◆ Aim: Nothing in the records may be left out or altered; reproduce them all exactly.

◆ Data shown:
####

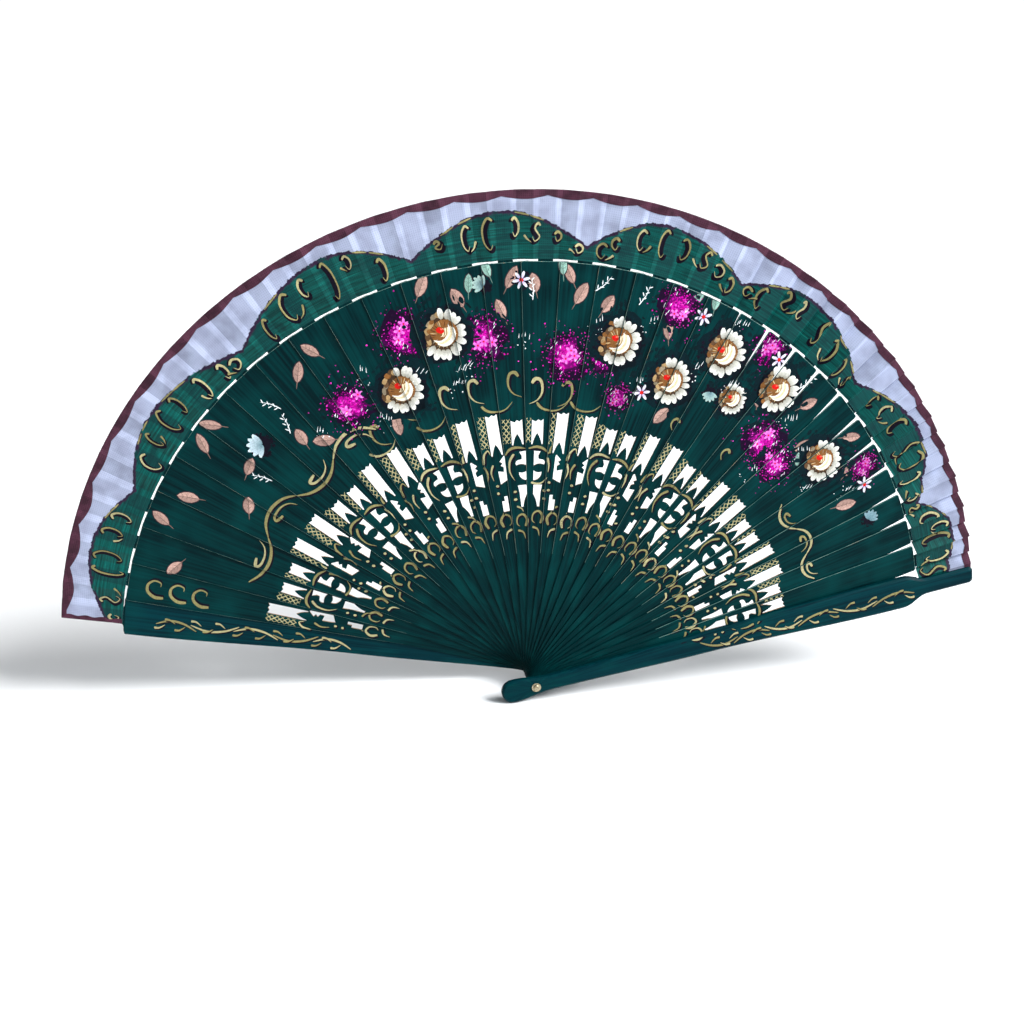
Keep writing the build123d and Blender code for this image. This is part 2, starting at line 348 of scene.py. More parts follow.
def weave_height(m, v, pitch):
    """Plain weave: threads across and along, each rising over the other."""
    count = 1 / (pitch * tau)
    across = m.wave(v, count, "X", 0.15)
    along = m.wave(v, count, "Y", 0.15)
    return m.math("MAXIMUM", across, along)


def leaf_cloth():
    """Fine cotton, partly brushed over with green paint that follows the drawn edge on the cloth."""
    m = Nodes("leaf_cloth", specular=0.12)
    v = m.attribute("cloth", "Vector")
    across, along, edge = m.split(v)
    flat = m.join(across, along, 0.0)
    weave = weave_height(m, flat, 0.42)
    cloud = m.noise(flat, 0.09, 3.0, 0.5)
    wobble = m.math("MULTIPLY", m.math("SUBTRACT", m.noise(flat, 0.42, 4.0, 0.65), 0.5), 3.0)
    inside = m.math("ADD", edge, wobble)
    green = m.ramp(inside, -0.12, 0.12)
    streaks = m.noise(m.scale(flat, 0.05, 1.3, 1.0), 1.0, 4.0, 0.6)
    raw = m.mix(m.ramp(cloud, 0.35, 0.68), srgb(170, 178, 204), srgb(138, 144, 166))
    # painted shade: darker in the hollows between the threads
    raw = m.mix(m.ramp(weave, 0.2, 0.9, 0.22, 0.0), raw, srgb(96, 104, 130))
    painted = m.mix(m.ramp(streaks, 0.34, 0.66), srgb(0, 50, 48), srgb(0, 84, 78))
    painted = m.mix(m.ramp(streaks, 0.6, 0.74, 0.0, 0.55), painted, srgb(26, 122, 112))
    painted = m.mix(m.ramp(m.noise(flat, 0.12, 3.0, 0.6), 0.5, 0.66, 0.0, 0.6), painted, srgb(0, 40, 42))
    # painted shade: the cloth is darker in a band over each rib that lies behind it
    rib_shade = m.ramp(m.attribute("rib", "Fac"), 2.9, 3.3, 1.0, 0.0)
    painted = m.mix(m.math("MULTIPLY", rib_shade, 0.5), painted, srgb(0, 40, 44))
    raw = m.mix(m.math("MULTIPLY", rib_shade, 0.3), raw, srgb(120, 124, 146))
    outline = m.math("MULTIPLY", m.ramp(inside, -0.2, 0.1),
                     m.ramp(inside, 0.9, 1.7, 1.0, 0.0))
    broken = m.ramp(m.noise(flat, 0.16, 2.0, 0.5), 0.32, 0.46)
    painted = m.mix(m.math("MULTIPLY", outline, broken), painted, srgb(40, 24, 48))
    colour = m.mix(green, raw, painted)
    rough = m.ramp(green, 0.0, 1.0, 0.85, 0.5)
    return m.finish(colour, rough, m.math("ADD", weave, m.math("MULTIPLY", streaks, 0.4)), 0.35, 0.00012)


def edging_cloth():
    m = Nodes("edging_cloth", specular=0.12)
    v = m.attribute("cloth", "Vector")
    across, along, _ = m.split(v)
    flat = m.join(across, along, 0.0)
    weave = weave_height(m, flat, 0.38)
    cloud = m.noise(flat, 0.2, 3.0, 0.6)
    colour = m.mix(m.ramp(cloud, 0.3, 0.7), srgb(56, 30, 42), srgb(84, 48, 64))
    # painted shade: darker in the hollows between the threads
    colour = m.mix(m.ramp(weave, 0.2, 0.9, 0.4, 0.0), colour, srgb(40, 20, 30))
    return m.finish(colour, m.ramp(cloud, 0.3, 0.7, 0.7, 0.9), weave, 0.5, 0.00012)


def worn_metal(name, light, dark):
    m = Nodes(name, metallic=1.0, specular=0.5)
    v = m.position()
    scratch = m.noise(m.scale(v, 9000.0, 900.0, 3000.0), 1.0, 4.0, 0.6)
    tarnish = m.noise(v, 1400.0, 3.0, 0.6)
    colour = m.mix(m.ramp(tarnish, 0.35, 0.7), light, dark)
    return m.finish(colour, m.ramp(scratch, 0.3, 0.7, 0.22, 0.48), scratch, 0.25, 0.00003)


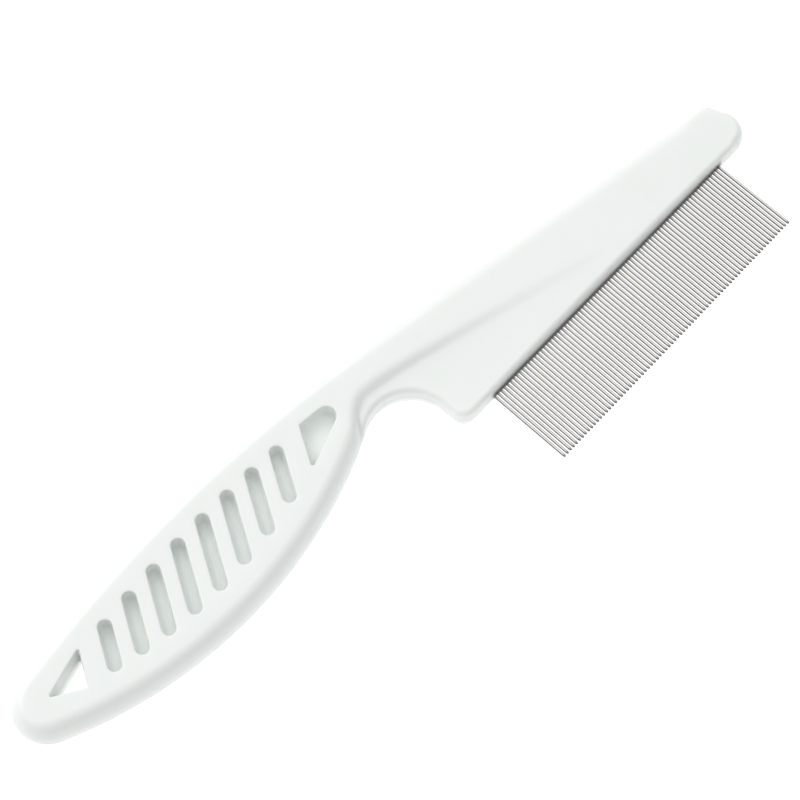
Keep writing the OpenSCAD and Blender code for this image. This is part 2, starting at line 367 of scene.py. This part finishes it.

####

◆ Solution to this task:
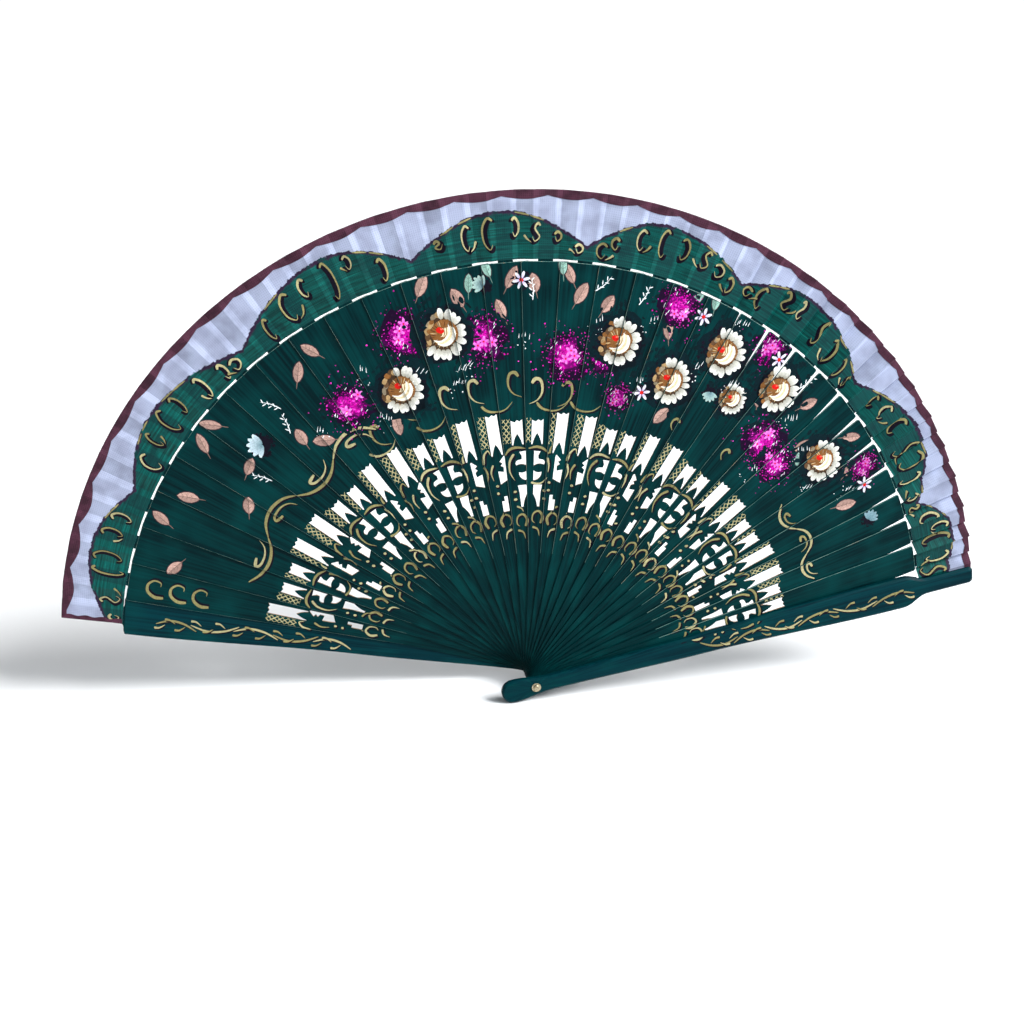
Keep writing the build123d and Blender code for this image. This is part 2, starting at line 348 of scene.py. More parts follow.
def weave_height(m, v, pitch):
    """Plain weave: threads across and along, each rising over the other."""
    count = 1 / (pitch * tau)
    across = m.wave(v, count, "X", 0.15)
    along = m.wave(v, count, "Y", 0.15)
    return m.math("MAXIMUM", across, along)


def leaf_cloth():
    """Fine cotton, partly brushed over with green paint that follows the drawn edge on the cloth."""
    m = Nodes("leaf_cloth", specular=0.12)
    v = m.attribute("cloth", "Vector")
    across, along, edge = m.split(v)
    flat = m.join(across, along, 0.0)
    weave = weave_height(m, flat, 0.42)
    cloud = m.noise(flat, 0.09, 3.0, 0.5)
    wobble = m.math("MULTIPLY", m.math("SUBTRACT", m.noise(flat, 0.42, 4.0, 0.65), 0.5), 3.0)
    inside = m.math("ADD", edge, wobble)
    green = m.ramp(inside, -0.12, 0.12)
    streaks = m.noise(m.scale(flat, 0.05, 1.3, 1.0), 1.0, 4.0, 0.6)
    raw = m.mix(m.ramp(cloud, 0.35, 0.68), srgb(170, 178, 204), srgb(138, 144, 166))
    # painted shade: darker in the hollows between the threads
    raw = m.mix(m.ramp(weave, 0.2, 0.9, 0.22, 0.0), raw, srgb(96, 104, 130))
    painted = m.mix(m.ramp(streaks, 0.34, 0.66), srgb(0, 50, 48), srgb(0, 84, 78))
    painted = m.mix(m.ramp(streaks, 0.6, 0.74, 0.0, 0.55), painted, srgb(26, 122, 112))
    painted = m.mix(m.ramp(m.noise(flat, 0.12, 3.0, 0.6), 0.5, 0.66, 0.0, 0.6), painted, srgb(0, 40, 42))
    # painted shade: the cloth is darker in a band over each rib that lies behind it
    rib_shade = m.ramp(m.attribute("rib", "Fac"), 2.9, 3.3, 1.0, 0.0)
    painted = m.mix(m.math("MULTIPLY", rib_shade, 0.5), painted, srgb(0, 40, 44))
    raw = m.mix(m.math("MULTIPLY", rib_shade, 0.3), raw, srgb(120, 124, 146))
    outline = m.math("MULTIPLY", m.ramp(inside, -0.2, 0.1),
                     m.ramp(inside, 0.9, 1.7, 1.0, 0.0))
    broken = m.ramp(m.noise(flat, 0.16, 2.0, 0.5), 0.32, 0.46)
    painted = m.mix(m.math("MULTIPLY", outline, broken), painted, srgb(40, 24, 48))
    colour = m.mix(green, raw, painted)
    rough = m.ramp(green, 0.0, 1.0, 0.85, 0.5)
    return m.finish(colour, rough, m.math("ADD", weave, m.math("MULTIPLY", streaks, 0.4)), 0.35, 0.00012)


def edging_cloth():
    m = Nodes("edging_cloth", specular=0.12)
    v = m.attribute("cloth", "Vector")
    across, along, _ = m.split(v)
    flat = m.join(across, along, 0.0)
    weave = weave_height(m, flat, 0.38)
    cloud = m.noise(flat, 0.2, 3.0, 0.6)
    colour = m.mix(m.ramp(cloud, 0.3, 0.7), srgb(56, 30, 42), srgb(84, 48, 64))
    # painted shade: darker in the hollows between the threads
    colour = m.mix(m.ramp(weave, 0.2, 0.9, 0.4, 0.0), colour, srgb(40, 20, 30))
    return m.finish(colour, m.ramp(cloud, 0.3, 0.7, 0.7, 0.9), weave, 0.5, 0.00012)


def worn_metal(name, light, dark):
    m = Nodes(name, metallic=1.0, specular=0.5)
    v = m.position()
    scratch = m.noise(m.scale(v, 9000.0, 900.0, 3000.0), 1.0, 4.0, 0.6)
    tarnish = m.noise(v, 1400.0, 3.0, 0.6)
    colour = m.mix(m.ramp(tarnish, 0.35, 0.7), light, dark)
    return m.finish(colour, m.ramp(scratch, 0.3, 0.7, 0.22, 0.48), scratch, 0.25, 0.00003)


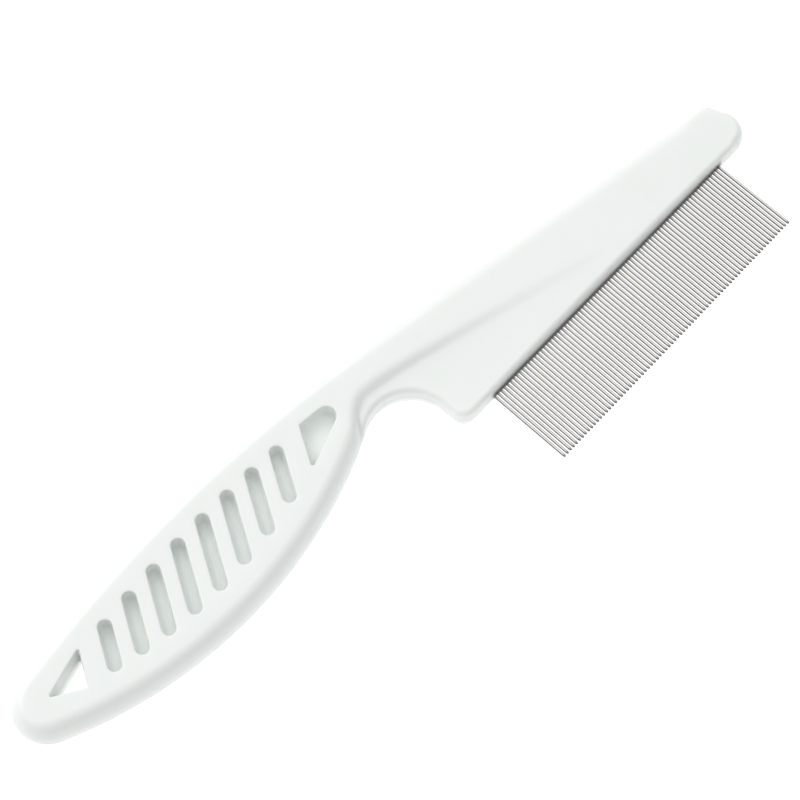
Keep writing the OpenSCAD and Blender code for this image. This is part 2, starting at line 367 of scene.py. This part finishes it.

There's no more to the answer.